» DIRECTIONS FOR THIS TASK
Repeat, exactly as written, every line from the one holding "CHAIN_MIDDLE, BOX_Z), hoodie)" through the one holding "obj.data.transform(world)". Leave out all other lines.

» DATA ENTRIES
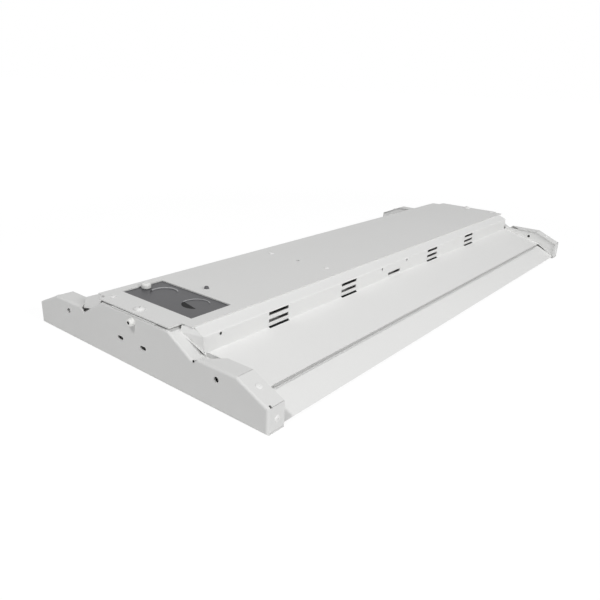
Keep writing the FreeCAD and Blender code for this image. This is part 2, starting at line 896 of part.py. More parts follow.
--
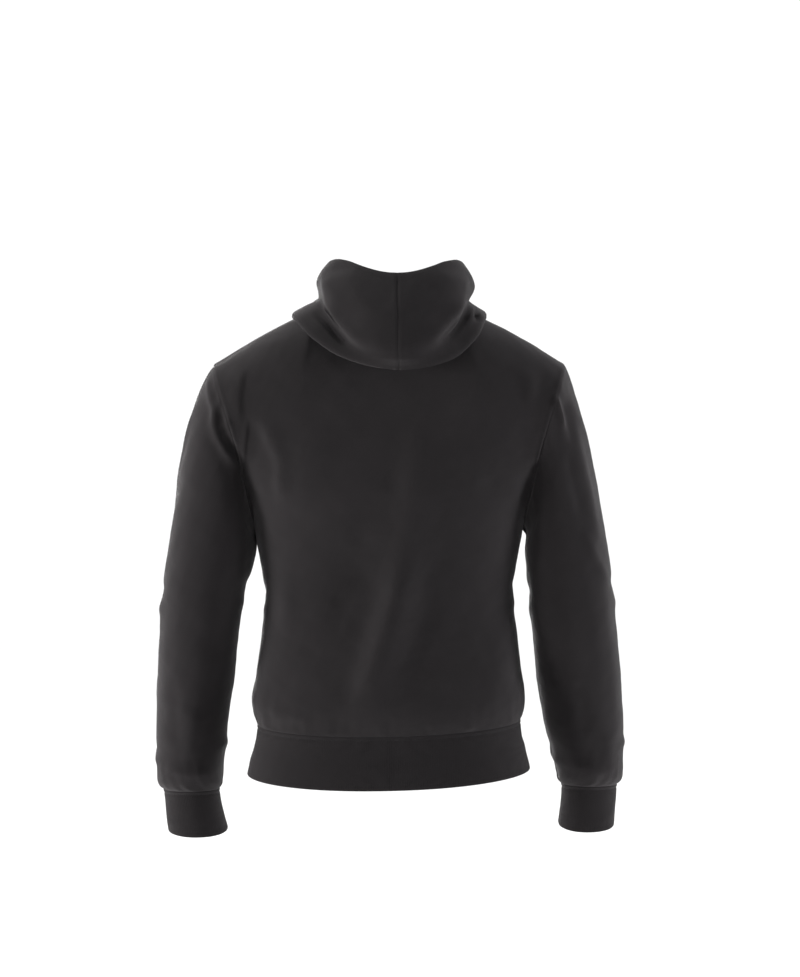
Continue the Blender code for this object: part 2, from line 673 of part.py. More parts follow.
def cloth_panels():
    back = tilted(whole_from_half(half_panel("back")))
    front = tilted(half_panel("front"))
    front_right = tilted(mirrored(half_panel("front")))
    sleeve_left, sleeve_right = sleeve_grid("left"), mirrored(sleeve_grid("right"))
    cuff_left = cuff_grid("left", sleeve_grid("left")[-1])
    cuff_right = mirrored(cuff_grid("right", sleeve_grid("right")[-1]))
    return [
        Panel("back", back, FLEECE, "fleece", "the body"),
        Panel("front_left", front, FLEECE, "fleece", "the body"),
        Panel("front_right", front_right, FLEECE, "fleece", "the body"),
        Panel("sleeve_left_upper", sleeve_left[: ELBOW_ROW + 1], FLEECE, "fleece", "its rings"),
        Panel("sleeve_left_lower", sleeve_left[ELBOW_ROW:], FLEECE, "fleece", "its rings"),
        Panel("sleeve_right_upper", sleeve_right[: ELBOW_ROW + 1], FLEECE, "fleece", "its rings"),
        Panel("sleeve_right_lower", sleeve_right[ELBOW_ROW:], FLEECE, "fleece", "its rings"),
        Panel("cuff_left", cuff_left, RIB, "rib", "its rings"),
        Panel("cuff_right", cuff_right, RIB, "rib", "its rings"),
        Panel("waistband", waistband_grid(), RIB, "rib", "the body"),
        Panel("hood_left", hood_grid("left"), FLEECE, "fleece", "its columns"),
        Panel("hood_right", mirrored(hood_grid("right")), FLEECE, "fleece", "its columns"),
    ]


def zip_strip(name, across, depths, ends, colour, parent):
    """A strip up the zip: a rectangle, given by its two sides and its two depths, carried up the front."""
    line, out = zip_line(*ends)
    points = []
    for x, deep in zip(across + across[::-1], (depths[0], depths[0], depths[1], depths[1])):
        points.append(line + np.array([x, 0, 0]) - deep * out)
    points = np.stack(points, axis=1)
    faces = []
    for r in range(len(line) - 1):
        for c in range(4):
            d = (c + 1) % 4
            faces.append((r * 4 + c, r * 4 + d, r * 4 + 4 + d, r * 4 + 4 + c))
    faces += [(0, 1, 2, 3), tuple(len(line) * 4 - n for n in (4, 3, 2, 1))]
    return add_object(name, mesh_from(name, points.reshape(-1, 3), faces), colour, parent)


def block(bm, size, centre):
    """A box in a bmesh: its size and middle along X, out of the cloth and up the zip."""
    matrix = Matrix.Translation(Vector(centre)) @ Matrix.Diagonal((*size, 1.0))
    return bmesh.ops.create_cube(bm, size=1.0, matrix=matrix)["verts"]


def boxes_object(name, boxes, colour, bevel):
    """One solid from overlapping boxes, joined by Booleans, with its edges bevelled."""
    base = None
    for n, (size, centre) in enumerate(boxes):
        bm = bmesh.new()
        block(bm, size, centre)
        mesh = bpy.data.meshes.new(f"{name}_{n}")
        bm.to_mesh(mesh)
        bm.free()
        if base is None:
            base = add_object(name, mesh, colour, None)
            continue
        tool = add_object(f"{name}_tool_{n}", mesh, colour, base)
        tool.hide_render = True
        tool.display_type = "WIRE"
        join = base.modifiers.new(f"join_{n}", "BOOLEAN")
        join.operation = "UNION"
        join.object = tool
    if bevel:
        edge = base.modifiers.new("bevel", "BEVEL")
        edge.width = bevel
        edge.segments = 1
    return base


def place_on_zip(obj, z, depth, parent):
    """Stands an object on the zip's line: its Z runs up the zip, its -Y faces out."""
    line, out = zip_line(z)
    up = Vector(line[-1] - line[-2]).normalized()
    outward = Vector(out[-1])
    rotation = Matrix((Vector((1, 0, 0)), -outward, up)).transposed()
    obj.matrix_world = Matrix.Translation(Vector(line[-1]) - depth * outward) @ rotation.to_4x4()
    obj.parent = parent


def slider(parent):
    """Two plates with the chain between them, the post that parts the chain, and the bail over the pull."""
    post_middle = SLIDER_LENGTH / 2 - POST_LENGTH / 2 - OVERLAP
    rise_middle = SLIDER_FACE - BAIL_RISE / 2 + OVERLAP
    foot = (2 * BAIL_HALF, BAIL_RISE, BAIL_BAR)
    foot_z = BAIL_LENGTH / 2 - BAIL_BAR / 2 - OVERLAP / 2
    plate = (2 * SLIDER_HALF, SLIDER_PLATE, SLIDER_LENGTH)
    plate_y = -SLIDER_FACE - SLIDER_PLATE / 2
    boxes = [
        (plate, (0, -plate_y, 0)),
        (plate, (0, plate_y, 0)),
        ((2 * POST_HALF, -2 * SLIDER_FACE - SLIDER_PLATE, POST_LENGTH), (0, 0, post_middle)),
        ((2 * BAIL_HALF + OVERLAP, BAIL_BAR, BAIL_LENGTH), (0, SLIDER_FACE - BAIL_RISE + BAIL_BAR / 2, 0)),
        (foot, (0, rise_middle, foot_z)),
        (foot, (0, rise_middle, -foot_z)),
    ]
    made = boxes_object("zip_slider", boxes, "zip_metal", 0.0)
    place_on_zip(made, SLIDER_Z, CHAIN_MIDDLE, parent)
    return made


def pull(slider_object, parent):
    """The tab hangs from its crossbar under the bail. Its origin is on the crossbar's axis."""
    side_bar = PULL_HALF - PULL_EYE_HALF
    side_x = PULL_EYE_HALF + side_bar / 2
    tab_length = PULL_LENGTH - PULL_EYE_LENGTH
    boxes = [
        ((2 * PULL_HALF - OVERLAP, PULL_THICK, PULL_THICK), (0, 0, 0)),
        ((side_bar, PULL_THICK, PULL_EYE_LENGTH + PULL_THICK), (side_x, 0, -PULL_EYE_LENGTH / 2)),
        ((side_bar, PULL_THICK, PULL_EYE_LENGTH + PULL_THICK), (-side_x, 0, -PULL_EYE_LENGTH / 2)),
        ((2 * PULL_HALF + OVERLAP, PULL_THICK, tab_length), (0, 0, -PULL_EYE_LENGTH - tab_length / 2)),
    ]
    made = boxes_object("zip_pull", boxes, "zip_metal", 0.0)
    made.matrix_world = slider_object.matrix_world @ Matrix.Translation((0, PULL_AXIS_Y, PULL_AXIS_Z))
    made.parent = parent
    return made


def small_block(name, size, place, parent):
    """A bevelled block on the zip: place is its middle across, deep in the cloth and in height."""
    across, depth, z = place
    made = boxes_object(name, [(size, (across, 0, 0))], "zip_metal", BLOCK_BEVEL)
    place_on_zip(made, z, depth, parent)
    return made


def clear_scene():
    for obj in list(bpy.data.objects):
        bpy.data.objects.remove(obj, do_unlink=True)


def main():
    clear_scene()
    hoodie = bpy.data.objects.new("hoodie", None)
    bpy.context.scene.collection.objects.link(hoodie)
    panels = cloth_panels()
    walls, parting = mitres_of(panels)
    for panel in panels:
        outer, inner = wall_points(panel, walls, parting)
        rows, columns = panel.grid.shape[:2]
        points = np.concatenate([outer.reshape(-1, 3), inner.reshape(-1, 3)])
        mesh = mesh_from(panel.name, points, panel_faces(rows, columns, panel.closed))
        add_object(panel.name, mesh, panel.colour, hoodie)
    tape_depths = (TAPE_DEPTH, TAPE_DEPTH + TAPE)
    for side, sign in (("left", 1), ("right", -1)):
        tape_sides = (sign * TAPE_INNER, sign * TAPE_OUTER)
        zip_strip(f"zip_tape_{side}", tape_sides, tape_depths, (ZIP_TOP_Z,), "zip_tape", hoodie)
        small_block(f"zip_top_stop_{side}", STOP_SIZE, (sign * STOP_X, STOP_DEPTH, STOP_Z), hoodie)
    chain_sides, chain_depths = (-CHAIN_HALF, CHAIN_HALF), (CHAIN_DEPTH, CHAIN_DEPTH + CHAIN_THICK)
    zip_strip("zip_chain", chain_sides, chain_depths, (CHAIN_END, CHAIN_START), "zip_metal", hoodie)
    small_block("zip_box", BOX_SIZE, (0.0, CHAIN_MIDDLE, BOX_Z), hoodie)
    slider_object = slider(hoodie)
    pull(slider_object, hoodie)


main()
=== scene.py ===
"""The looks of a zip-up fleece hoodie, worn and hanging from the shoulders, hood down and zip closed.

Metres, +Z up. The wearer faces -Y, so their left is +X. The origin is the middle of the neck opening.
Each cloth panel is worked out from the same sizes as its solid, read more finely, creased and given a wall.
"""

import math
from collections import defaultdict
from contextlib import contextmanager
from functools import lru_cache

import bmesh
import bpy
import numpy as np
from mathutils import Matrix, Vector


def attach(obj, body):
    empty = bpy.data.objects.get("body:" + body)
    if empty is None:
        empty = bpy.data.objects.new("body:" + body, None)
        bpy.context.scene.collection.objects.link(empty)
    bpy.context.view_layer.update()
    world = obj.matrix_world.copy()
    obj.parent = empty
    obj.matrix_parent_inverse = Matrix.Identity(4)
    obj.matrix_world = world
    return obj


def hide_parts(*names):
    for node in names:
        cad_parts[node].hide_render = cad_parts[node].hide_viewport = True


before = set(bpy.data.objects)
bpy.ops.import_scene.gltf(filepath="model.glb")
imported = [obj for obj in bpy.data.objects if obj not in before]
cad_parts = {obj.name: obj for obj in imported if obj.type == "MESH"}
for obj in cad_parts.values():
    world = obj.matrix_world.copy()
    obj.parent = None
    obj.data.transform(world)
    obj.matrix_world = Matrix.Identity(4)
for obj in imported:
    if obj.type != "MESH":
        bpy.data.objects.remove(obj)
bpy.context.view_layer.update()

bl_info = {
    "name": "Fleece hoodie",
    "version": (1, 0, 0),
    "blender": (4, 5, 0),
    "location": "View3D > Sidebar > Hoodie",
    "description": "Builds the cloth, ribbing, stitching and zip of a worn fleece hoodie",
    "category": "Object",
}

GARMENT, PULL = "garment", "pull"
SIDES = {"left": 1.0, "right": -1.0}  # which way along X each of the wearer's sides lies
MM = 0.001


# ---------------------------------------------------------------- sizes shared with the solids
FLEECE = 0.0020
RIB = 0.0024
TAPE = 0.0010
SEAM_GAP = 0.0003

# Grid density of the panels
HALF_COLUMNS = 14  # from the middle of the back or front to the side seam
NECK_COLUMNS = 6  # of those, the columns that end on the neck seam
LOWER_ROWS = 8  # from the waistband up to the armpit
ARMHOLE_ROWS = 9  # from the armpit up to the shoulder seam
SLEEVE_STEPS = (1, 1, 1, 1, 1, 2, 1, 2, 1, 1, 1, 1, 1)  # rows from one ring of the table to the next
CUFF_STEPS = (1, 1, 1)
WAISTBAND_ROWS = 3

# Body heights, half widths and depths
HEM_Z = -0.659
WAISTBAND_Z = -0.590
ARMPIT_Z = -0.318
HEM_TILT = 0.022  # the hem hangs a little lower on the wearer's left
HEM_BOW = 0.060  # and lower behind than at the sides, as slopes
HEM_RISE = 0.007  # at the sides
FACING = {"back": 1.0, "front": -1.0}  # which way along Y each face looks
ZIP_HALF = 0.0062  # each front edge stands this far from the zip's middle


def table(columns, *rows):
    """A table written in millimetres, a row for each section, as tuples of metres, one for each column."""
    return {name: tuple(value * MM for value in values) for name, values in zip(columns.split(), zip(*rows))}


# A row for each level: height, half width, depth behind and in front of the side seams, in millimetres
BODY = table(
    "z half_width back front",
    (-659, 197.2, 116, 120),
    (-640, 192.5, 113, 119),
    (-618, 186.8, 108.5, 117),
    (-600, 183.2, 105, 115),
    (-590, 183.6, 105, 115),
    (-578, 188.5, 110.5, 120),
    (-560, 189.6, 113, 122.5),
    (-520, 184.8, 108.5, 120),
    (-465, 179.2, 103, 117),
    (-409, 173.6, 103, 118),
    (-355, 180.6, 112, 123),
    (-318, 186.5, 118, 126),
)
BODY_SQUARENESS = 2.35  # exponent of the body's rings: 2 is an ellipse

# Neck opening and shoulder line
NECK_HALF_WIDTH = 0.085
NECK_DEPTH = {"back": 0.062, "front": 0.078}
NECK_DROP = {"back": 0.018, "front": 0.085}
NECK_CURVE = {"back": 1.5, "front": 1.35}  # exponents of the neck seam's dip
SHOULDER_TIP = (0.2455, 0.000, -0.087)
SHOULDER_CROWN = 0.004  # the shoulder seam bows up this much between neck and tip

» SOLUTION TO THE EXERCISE
    small_block("zip_box", BOX_SIZE, (0.0, CHAIN_MIDDLE, BOX_Z), hoodie)
    slider_object = slider(hoodie)
    pull(slider_object, hoodie)


main()
=== scene.py ===
"""The looks of a zip-up fleece hoodie, worn and hanging from the shoulders, hood down and zip closed.

Metres, +Z up. The wearer faces -Y, so their left is +X. The origin is the middle of the neck opening.
Each cloth panel is worked out from the same sizes as its solid, read more finely, creased and given a wall.
"""

import math
from collections import defaultdict
from contextlib import contextmanager
from functools import lru_cache

import bmesh
import bpy
import numpy as np
from mathutils import Matrix, Vector


def attach(obj, body):
    empty = bpy.data.objects.get("body:" + body)
    if empty is None:
        empty = bpy.data.objects.new("body:" + body, None)
        bpy.context.scene.collection.objects.link(empty)
    bpy.context.view_layer.update()
    world = obj.matrix_world.copy()
    obj.parent = empty
    obj.matrix_parent_inverse = Matrix.Identity(4)
    obj.matrix_world = world
    return obj


def hide_parts(*names):
    for node in names:
        cad_parts[node].hide_render = cad_parts[node].hide_viewport = True


before = set(bpy.data.objects)
bpy.ops.import_scene.gltf(filepath="model.glb")
imported = [obj for obj in bpy.data.objects if obj not in before]
cad_parts = {obj.name: obj for obj in imported if obj.type == "MESH"}
for obj in cad_parts.values():
    world = obj.matrix_world.copy()
    obj.parent = None
    obj.data.transform(world)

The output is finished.